In a paper on diving marine mammals Hochachka and Storey wrote, in 1975, “In the terminal stages of prolonged diving, however, even these organs must tolerate anoxia for surprisingly long times, and they typically store unusually large amounts of glycogen for this purpose.”
Perhaps what’s most disappointing is that Stefansson never bothered to clearly explain the Inuit’s favorite sweet-tasting whale skin dish (muktuk), that was already known by scientists to be a carbohydrate-rich food. In 1912, the Journal of the American Medical Association (JAMA) had reported, “the skin [of the narwhal] contains a remarkable amount of glycogen, thus supplying sufficient quantities of a carbohydrate to cure the scorbutus. The walrus liver also contains much glycogen.”
So, this idea that we can compare glycogen content of a [grilled, braised, stewed, or otherwise thoroughly cooked, long after dead] cow or human to that of what the Inuit were eating is entirely misguided. We’re talking about marine animals that need large quantities of glycogen to complete their extended deep dives.
It’s well known that glycogen does not survive very long post-mortem. So, it was no coincidence that the Inuit often consumed glycogen-rich foods quickly and froze whatever they couldn’t consume. Peter Freuchen, a Danish doctor and member of the 5th Thule expedition based at Melville Peninsula from 1919-1925, wrote that when a whale was brought to the beach at Repulse Bay everyone feasted on large quantities of the skin until their jaws became too sore to continue.
After a hunt, seals are quickly cut to expose the internal organs. Kristen Borré writes in her 1991 report for the Medical Anthropology Quarterly, that “one of the hunters slits the abdomen laterally, exposing the internal organs.
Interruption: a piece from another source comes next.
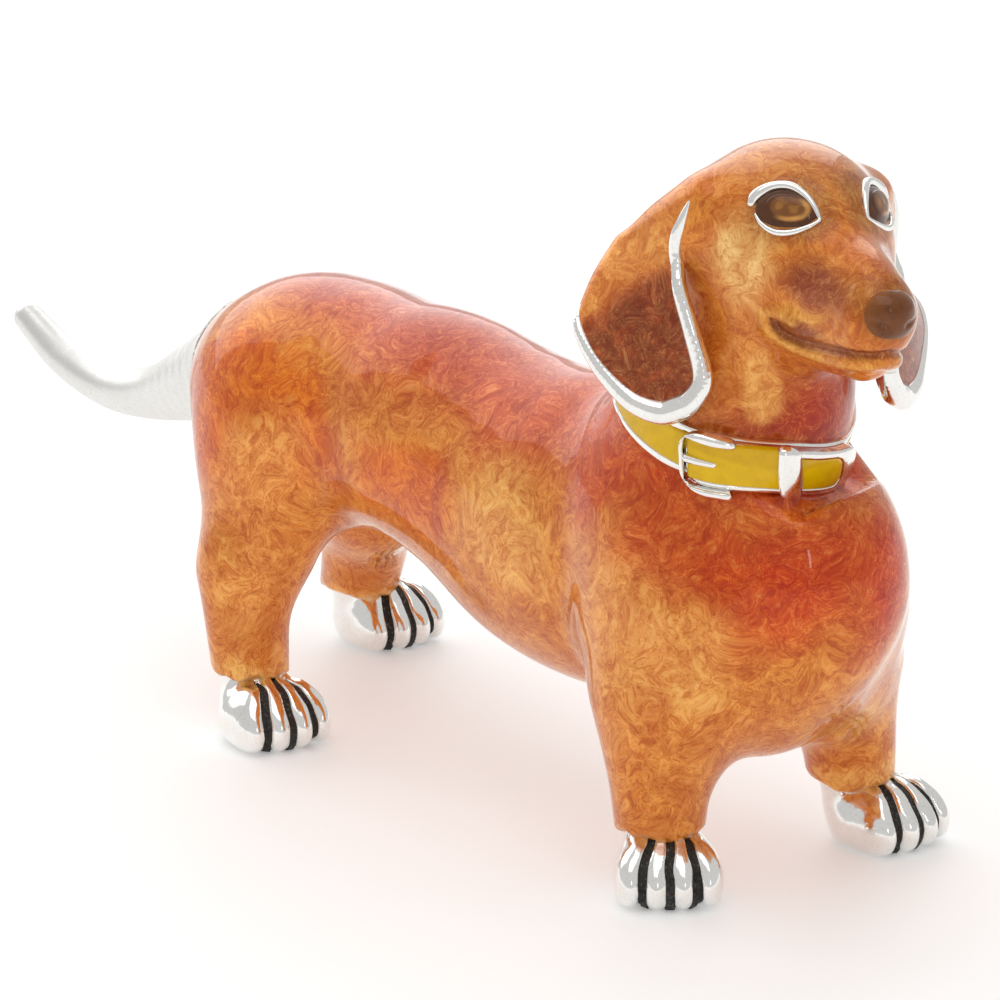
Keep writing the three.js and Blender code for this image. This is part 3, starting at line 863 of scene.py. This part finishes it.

Hunters first eat pieces of liver or they use a tea cup to gather some blood to drink.” This was no coincidence. The parts of the animals with the most glycogen were eaten quickly.
At the time of death, the glycogen and free glucose in beef muscle contains approximately 6g of glucose equivalents per pound. As explained above, diving marine mammals have much more glycogen than land mammals. When we consider that the average Inuit consumed 5 to 10 pounds, or more, of raw fresh or flash-frozen meat per day, it should be clear that they were consuming a lot of glycogen.
But, of course, the Inuit consumed other carbs, too. They consumed berries, seaweed, nuts, corms, and tubers — such as yupik potatoes, boiled polysaccharide-rich seaweed, glycogen-rich winter mussels. See the Disrupting Paleo series for a more indepth discussion of these foods and their importance in the Inuit diet.
What about the glycogen in the foods that weren’t consumed rapidly? If only the Eskimos had access to extremely cold temperatures where they could rapidly freeze chunks of meats immediately after hunting… Hmmm… Kidding aside, the Inuit not only consumed fresh raw meat, blubber and skin that was rich in glycogen, but they also consumed it flash frozen — thus preserving and maximizing its glycogen.
Interestingly, Clarence Birdseye — who invented technology for “flash freezing” — learned about it from the Inuit. According to Wikipedia, “He was taught by the Inuit how to ice fish under very thick ice. In -40°C weather, he discovered that the fish he caught froze almost instantly, and, when thawed, tasted fresh.” He recognized immediately that the frozen seafood sold in New York was of lower quality than the frozen fish of Labrador, and saw that applying this knowledge would be lucrative.